EVs also help drivers save money on gas and regular maintenance, such as oil changes. If you make the switch, you can expect to save $1,500 annually. And with consumer prices coming down, once-out-of-reach electric vehicles are now as affordable as gas-powered automobiles, especially considering federal, state, and other incentives available via the Inflation Reduction Act, as well as dealers.
Tesla has long been the leader in the EV industry, but it has faded this year amid CEO Elon Musk's political involvement. His role in U.S. government spending cuts has created questions about his place atop the company, and delays in the robotaxi rollout have not helped. Tesla sales are also down, and problems continue to dog the Cybertruck.

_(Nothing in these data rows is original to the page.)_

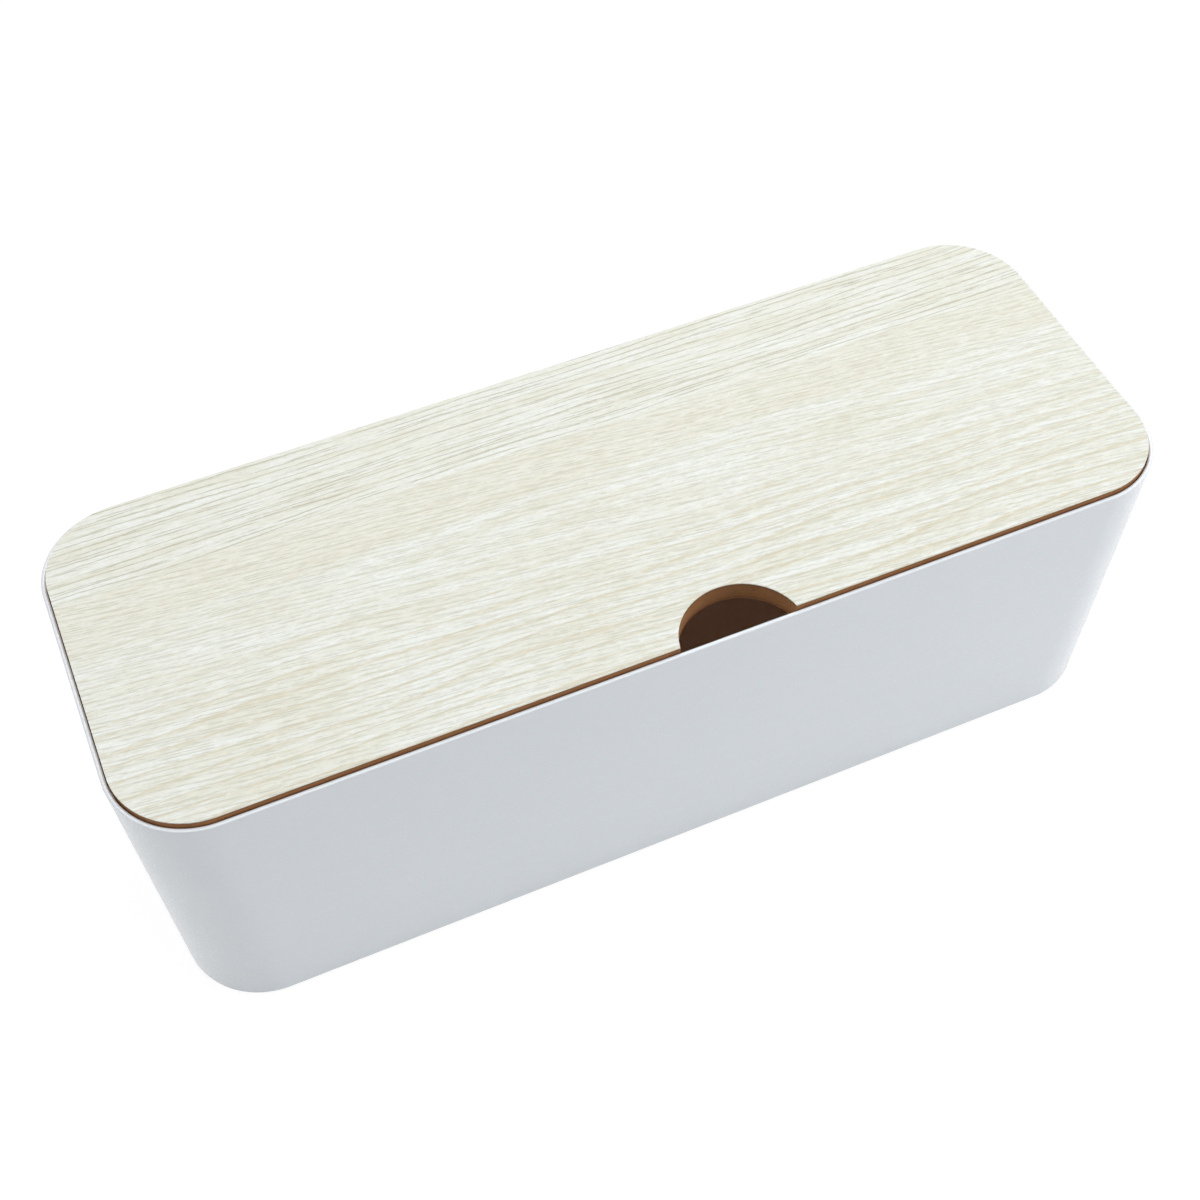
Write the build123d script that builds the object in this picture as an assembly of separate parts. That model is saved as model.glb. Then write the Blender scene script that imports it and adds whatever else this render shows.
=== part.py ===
"""Cable management box: a white moulded tray that hides a power strip, and a wood-faced lid that lifts off.

Millimetres, +Z up. The origin is the middle of the footprint, on the surface that the box stands on.
+X runs along the box, and -Y is the side where the lid has its notch.
"""

import os
from math import cos, radians, sin, tan

from build123d import *

# Tray
rim_length = 400.0
rim_width = 147.1
rim_corner_radius = 31.6
tray_height = 131.4
wall_draft = 2.0
rim_thickness = 1.8
wall_thickness = 3.2
floor_thickness = 2.8
rim_outer_rounding = 0.9
rim_inner_bevel = 0.4
base_edge_radius = 1.5
inner_floor_radius = 5.0

# Ribs on the long walls and the end walls, which carry the lid with the wall's seat
rib_thickness = 2.0
rib_depth = 3.5
long_wall_rib_pitch = 100.0
long_wall_rib_count = 4
end_wall_rib_spacing = 76.0

# Cable port in each end wall
port_width = 52.0
port_height = 30.0
port_corner_radius = 12.0
port_centre_height = 34.0
port_edge_bevel = 0.8

# Underside of the tray: a recessed panel inside a standing ring, with a boss for each foot
base_ring_width = 12.0
base_recess_depth = 0.8
foot_boss_wall = 3.0
foot_inset_x = 24.0
foot_inset_y = 22.0
foot_recess_depth = 1.0

# Round rubber foot
foot_diameter = 12.0
foot_thickness = 2.5
foot_clearance = 0.3
foot_edge_bevel = 0.5

# Lid
lid_clearance = 0.4
lid_proud = 2.1
board_thickness = 7.6
top_sheet_thickness = 0.4
backing_sheet_thickness = 0.3
top_edge_easing = 0.15

# Notch: an arc whose centre lies outside the lid's front edge
notch_radius = 22.7
notch_centre_outside = 4.3
notch_offset = 17.6

# Solids that stand on their own base
STANDING = (Align.CENTER, Align.CENTER, Align.MIN)

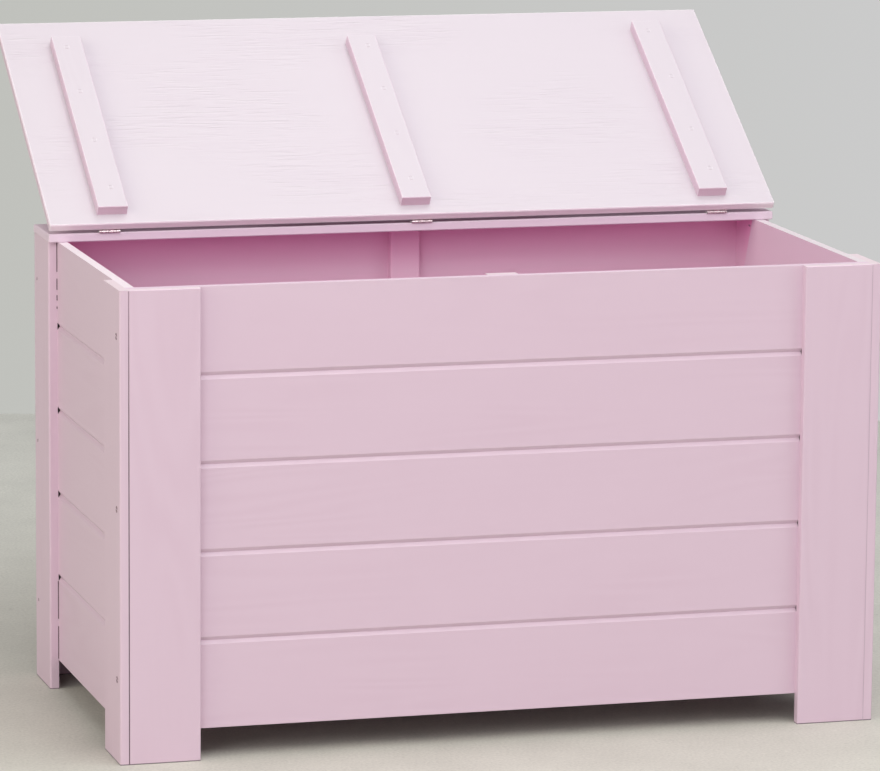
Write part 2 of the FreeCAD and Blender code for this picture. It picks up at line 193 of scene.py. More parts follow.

This has opened the door in the market for traditional manufacturers to expand their EV offerings and for other EV makers — including Lucid and Rivian in the United States and BYD in China — to fill the void.
What's next for driverless ride services?
Autonomous vehicles may be proliferating in major urban centers around the country, but it's a slow upswing. There are concerns about safety, the impact of artificial intelligence systems on humanity, and accessibility. New York, for example, does not allow driverless vehicles.
Waymo has approached these problems with deliberation, while Tesla has beenless amenable. Perhaps that's part of the reason Wells Fargo invested in the former.